Yates was nominated for Selling Paris: Property and Commercial Culture in the Fin-de-siècle Capital. Spanning the period from 1870 to 1921, the book unearths the creation of Paris as it veered through urban transformation and insurrection. Yates digs into how land, buildings and apartments were produced, circulated and consumed, exploring a rarely studied period in the city’s development

Selling Paris chronicles people who have not previously been prominent in the story of Paris’s urban modernity: shady real estate agents, hustling speculators, conservative owners of private property, corporations that were beginning to assemble substantial portfolios of property, and of course tenants who found themselves navigating a new, speculatively produced housing landscape,” she said.

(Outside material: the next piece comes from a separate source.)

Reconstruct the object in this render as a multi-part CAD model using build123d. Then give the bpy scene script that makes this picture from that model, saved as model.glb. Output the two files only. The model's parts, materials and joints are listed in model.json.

Readers can expect to learn about a rapidly changing market, encountering ordinary Parisians as they attempted to make the housing business work for them, as well as getting to know the entrepreneurs who built “the Capital of Light in the shadow of better known processes of state-led urban development,” said Yates. “In each historical moment — including our own — powerful social, political and economic forces align that can frustrate the effort to make real estate a transparent, easily exchangeable commodity.” The struggles over this process form the heart of this study.

The winner — one of the five authors named on the short list — will be announced on May 31 at the CHA Annual Prize Ceremonies in Calgary.